Based in Chile, he unveiled this ensemble with the 2000 album
El Baile Aleman, which was a full set of Latin-configured
and electronically filigreed music by Kraftwerk. This was
no mere stunt; the German-born producer and DJ was deeply
influenced by those ’70s electronica pioneers. This time out
he covers songs by, among others, Eurythmics (“Sweet Dreams”),
Trio (“Da Da Da”), Prince (“Kiss”), Antonio Carlos Jobim (“Corcovado”),
Perez Prado (“Que Rico El Mambo”), and Daft Punk (the title
track). Fueled by the dance rhythms of rumbas, cha-chas, mambos
and merengues, this is vibrant music, with his choice of material,
arrangements and production allowing the strength of the compositions
to be celebrated. The only flat spot is the first of the two
disc-closing bonus tracks, “Dreams Are My Reality.” On this
one vocalist Louie Austen’s Vegas-isms tip the balance into
parody. Happily, the closer is another departure, Atom’s full-throttle
remix of Les Baxter’s “Voodoo Dreams.” Blast off!
—David
Greenberger
Tortoise
Beacons
of Ancestorship
Seminal
post-rock band Tortoise have long been a case study for the
petty infight between rival camps of improvisational rock.

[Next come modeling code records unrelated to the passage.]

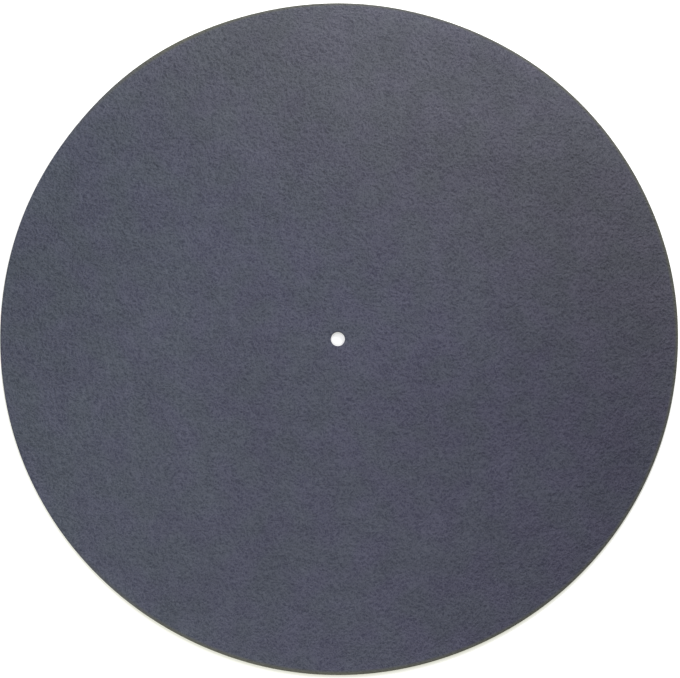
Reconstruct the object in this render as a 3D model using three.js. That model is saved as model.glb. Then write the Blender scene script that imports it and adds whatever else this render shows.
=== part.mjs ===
import * as THREE from 'three';

// A slip mat of pressed felt for a record player's platter: one thin disc, die-cut from sheet, with a
// small round hole at its centre for the spindle. Millimetres, +Z up. The origin is on the axis of the
// hole, at the level of the underside, where the mat lies on the platter.

// Sizes
const matDiameter = 300;
const spindleHoleDiameter = 6.2;
const feltThickness = 2;

// The die's blade rolls the felt over a little where it enters, and less where it leaves. A rounding
// takes at most this share of the thickness, so that the cut face between the two always remains.
const topEdgeRounding = 0.5;
const undersideEdgeRounding = 0.3;
const roundingLimit = 0.45;

// Fineness of the faceted surface
const facetsAroundAxis = 180;
const facetsPerRounding = 3;

// Felt
const feltColour = '#535663';
const feltRoughness = 0.95;

const matRadius = matDiameter / 2;
const holeRadius = spindleHoleDiameter / 2;

// A quarter turn about a centre in the section, anticlockwise from the direction given in degrees.
function roundedCorner(centreX, centreZ, rounding, fromDegrees) {
  const points = [];
  for (let step = 0; step <= facetsPerRounding; step += 1) {
    const angle = THREE.MathUtils.degToRad(fromDegrees + (90 * step) / facetsPerRounding);
    const x = centreX + rounding * Math.cos(angle);
    const z = centreZ + rounding * Math.sin(angle);
    points.push(new THREE.Vector2(x, z));
  }
  return points;
}

// The felt's section from hole to rim, anticlockwise from the underside of the cut at the hole.
function feltSection() {
  const bottom = Math.min(undersideEdgeRounding, roundingLimit * feltThickness);
  const top = Math.min(topEdgeRounding, roundingLimit * feltThickness);
  const section = [
    ...roundedCorner(holeRadius + bottom, bottom, bottom, 180),
    ...roundedCorner(matRadius - bottom, bottom, bottom, 270),
    ...roundedCorner(matRadius - top, feltThickness - top, top, 0),
    ...roundedCorner(holeRadius + top, feltThickness - top, top, 90),
  ];
  section.push(section[0].clone());
  return section;
}

// Turned about the hole's axis. A lathe turns about Y, so the ring is stood up onto Z.
function feltDisc() {
  const geometry = new THREE.LatheGeometry(feltSection(), facetsAroundAxis);
  geometry.rotateX(Math.PI / 2);
  return geometry;
}

function feltMaterial() {
  return new THREE.MeshStandardMaterial({
    color: feltColour,
    roughness: feltRoughness,
    metalness: 0,
  });
}

const mat = new THREE.Mesh(feltDisc(), feltMaterial());
mat.name = 'felt_mat';

const group = new THREE.Group();
group.add(mat);

export default group;
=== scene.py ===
import math

import bpy
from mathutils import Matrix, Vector


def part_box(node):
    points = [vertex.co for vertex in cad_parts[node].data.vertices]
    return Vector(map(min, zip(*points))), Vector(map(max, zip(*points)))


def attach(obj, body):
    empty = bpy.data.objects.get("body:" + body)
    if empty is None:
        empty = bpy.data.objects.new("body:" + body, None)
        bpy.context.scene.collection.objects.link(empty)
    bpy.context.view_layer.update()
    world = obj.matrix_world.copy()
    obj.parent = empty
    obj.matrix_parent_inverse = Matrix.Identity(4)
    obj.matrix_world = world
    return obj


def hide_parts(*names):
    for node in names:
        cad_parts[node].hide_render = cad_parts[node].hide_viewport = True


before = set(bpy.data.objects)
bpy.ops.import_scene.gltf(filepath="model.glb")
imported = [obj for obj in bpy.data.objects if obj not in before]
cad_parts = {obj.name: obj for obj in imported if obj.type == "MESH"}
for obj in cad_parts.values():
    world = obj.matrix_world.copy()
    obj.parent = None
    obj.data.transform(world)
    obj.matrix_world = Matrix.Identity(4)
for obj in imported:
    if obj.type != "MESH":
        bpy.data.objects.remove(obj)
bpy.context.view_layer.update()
matLow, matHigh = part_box("felt_mat")
rimRadius = (matHigh[0] - matLow[0]) / 2
feltThickness = matHigh[2] - matLow[2]
mm = 0.001  # everything below is in metres
print("frame loaded:", round(2 * rimRadius / mm), "mm wide,", round(feltThickness / mm, 1), "mm thick")


# Helpers

def linearColour(hexCode):
    parts = [int(hexCode[i : i + 2], 16) / 255 for i in (1, 3, 5)]
    linear = [c / 12.92 if c <= 0.04045 else ((c + 0.055) / 1.055) ** 2.4 for c in parts]
    return (*linear, 1)


def addNode(tree, kind, settings=None, inputs=None):
    node = tree.nodes.new(kind)
    for name, value in (settings or {}).items():
        setattr(node, name, value)
    for name, value in (inputs or {}).items():
        if isinstance(value, bpy.types.NodeSocket):
            tree.links.new(value, node.inputs[name])
        else:
            node.inputs[name].default_value = value
    return node


def emptyMaterial(name):
    material = bpy.data.materials.new(name)
    material.use_nodes = True
    material.node_tree.nodes.clear()
    return material


def selectVertices(mesh, isWanted):
    bpy.ops.mesh.select_mode(type="VERT")
    bpy.ops.mesh.select_all(action="DESELECT")
    bpy.ops.object.mode_set(mode="OBJECT")
    for vertex in mesh.vertices:
        vertex.select = isWanted(vertex.co)
    bpy.ops.object.mode_set(mode="EDIT")


# The mat's shape: half its section is drawn, then spun round the spindle hole

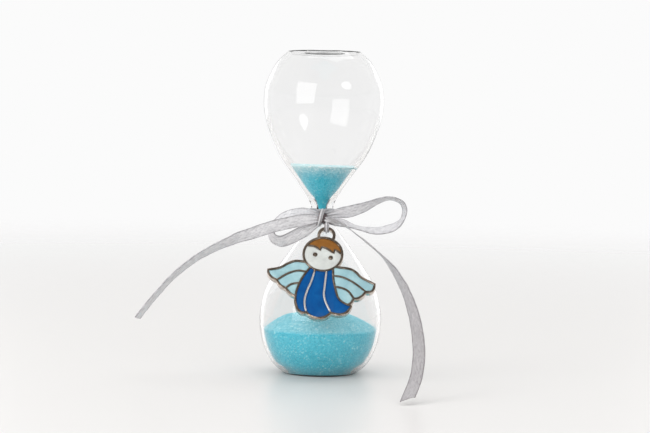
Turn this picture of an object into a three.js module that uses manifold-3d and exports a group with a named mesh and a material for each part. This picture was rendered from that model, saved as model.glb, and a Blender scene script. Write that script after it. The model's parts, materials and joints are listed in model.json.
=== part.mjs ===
import * as THREE from 'three';
import { mergeVertices } from 'three/addons/utils/BufferGeometryUtils.js';
import Module from 'manifold-3d';

// A small blown-glass hourglass with a ribbon bow and an enamelled charm on its waist.
// Millimetres. +Z is up, the origin is the middle of the flat base, and the front faces -Y.

const height = 80;
const bulbWall = 0.85;
const extraWaistWall = 0.95;
const waistHeight = 40.7;
const waistSpread = 2.6;
const fillHoleRadius = 5.2;
const sealRadius = 4.9;
const clearance = 0.3;

const upperSandTop = 51.7;
const upperSandTip = 40.9;
const lowerSandRim = 11;
const lowerSandPeak = 15.3;

const ribbonWidth = 3;
const ribbonThickness = 0.4;
const wrapRadius = 3.3;
const wrapBottom = 38;
const knotCentre = [0.4, -5.4, 38.9];
const knotHalfSize = [1.3, 1.5, 1.6];

const charmLean = THREE.MathUtils.degToRad(27);
const ringCentre = [1.2, -8.2, 34.6];
const plateThickness = 1.8;
const pocketDepth = 0.5;
const lineWidth = 0.4;
const rimWidth = 0.32;
const enamelGap = 0.08;
const ringRadius = 1.9;
const ringWidth = 0.7;
const ringThickness = 1.0;
const strandRadius = 1.0;
const strandThickness = 0.3;
const strandWidthFactor = 2;

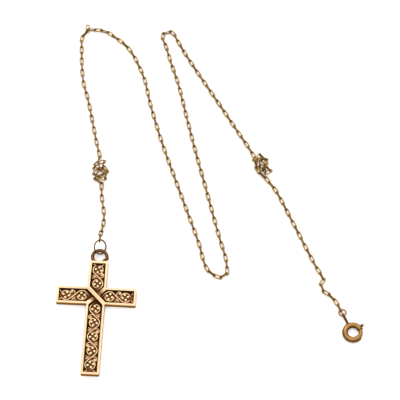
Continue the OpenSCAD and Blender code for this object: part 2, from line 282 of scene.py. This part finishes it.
def grid_faces(rows, columns, closed, first):
    """Faces of a grid whose columns go round, and whose points are numbered from first: quads between its
    rows, and a face at each end of an open one."""
    row = np.arange(rows if closed else rows - 1)[:, None] * columns
    column = np.arange(columns)[None, :]
    next_row = (row + columns) % (rows * columns)
    next_column = (column + 1) % columns
    quads = np.stack([row + column, row + next_column, next_row + next_column, next_row + column], -1)
    faces = (quads.reshape(-1, 4) + first).tolist()
    if not closed:
        foot = np.arange(columns) + first
        head = foot + (rows - 1) * columns
        faces += [foot[::-1].tolist(), head.tolist()]
    return faces


class Shape:
    """Gathers grids, and makes one mesh object of them."""

    def __init__(self):
        self.points, self.faces, self.tones, self.count = [], [], [], 0

    def add(self, grid, closed=False, tone=0.0):
        """Adds a grid. Its tone is one number, or one for each of its points."""
        rows, columns = grid.shape[:2]
        self.faces += grid_faces(rows, columns, closed, self.count)
        self.points.append(grid.reshape(-1, 3))
        self.tones.append(np.broadcast_to(tone, rows * columns))
        self.count += rows * columns

    def place(self, turn, at):
        """Turns everything gathered so far about Z, and moves it."""
        self.points = [turned(np.concatenate(self.points), turn) + at]
        self.tones = [np.concatenate(self.tones)]

    def make(self, name):
        """The object, in metres, with the tone of each point as an attribute."""
        mesh = bpy.data.meshes.new(name)
        mesh.from_pydata((np.concatenate(self.points) * MM).tolist(), [], self.faces)
        mesh.shade_smooth()
        mark(mesh, "tone", np.concatenate(self.tones))
        return linked(name, mesh)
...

With the exception of an occasional European tour or a curatorial
gig at the All Tomorrows Parties festival, the band stay cloistered
in their incredibly fertile Chicago art-rock circle and so,
for the most part can shirk any association with acts that
might otherwise get labeled “jam.” But, if you handed Beacons
of Ancestorship—their sixth full-length studio album (due
out in June) in a career that stretches nearly 20 years—to
anyone loyal to the Pitchfork set and had them listen to it
blind, I’d be surprised if they didn’t attribute a few of
the tracks to STS9 or Lotus.
This might sound like blasphemy to some, but all it really
means is that artful rock compositions and deep groove- orientation
are fundamentally compatible. Opener “High Class Slim Came
Floatin’ In” is an eight-minute treatise that introduces the
record in the manner that “Djed” did for the band’s classic
Millions Now Living Will Never Die. The most noticeable
difference is the song’s spacey breaks and architectural dub.
Without ever shedding rock-band instrumentation entirely,
the disc is the band’s most electronic yet, but its great
strength is its almost autistic precision. “Penumbra” has
a glitchy syncopation that calls to mind certain Madlib tracks,
while the light industrial stomp of “Monument Six One Thousand”
sounds like a leftover track from Thom York’s The Eraser.
The x-factor in all of this is guitarist Jeff Parker, whose
playing has a quirky, identifiable quality not unlike fellow
Chicagoan Nels Cline. He casts plenty of Robert Fripp-style
lines on “Prepare Your Coffin,” but his most brilliant work
is compositional. “Yinxianghechengqi” is an egg-headed, math-rock
ode to Bad Brains, and “The Fall of Seven Diamonds Plus One”
sounds a bit like Ry Cooder in its dry-throated crossing of
spaghetti Western and spy movie themes.
The scope of this band’s influence has always exceeded the
range of their touring, and as post-rock becomes increasingly
dilute the more prime-time dramas it shows up in, it’s unlikely
that this disc will get the fanfare it deserves. The band
members are pushing middle age these days, so they’ll probably
content themselves with a cursory European tour—but here’s
hoping that EMPAC can persuade them otherwise. Hint hint.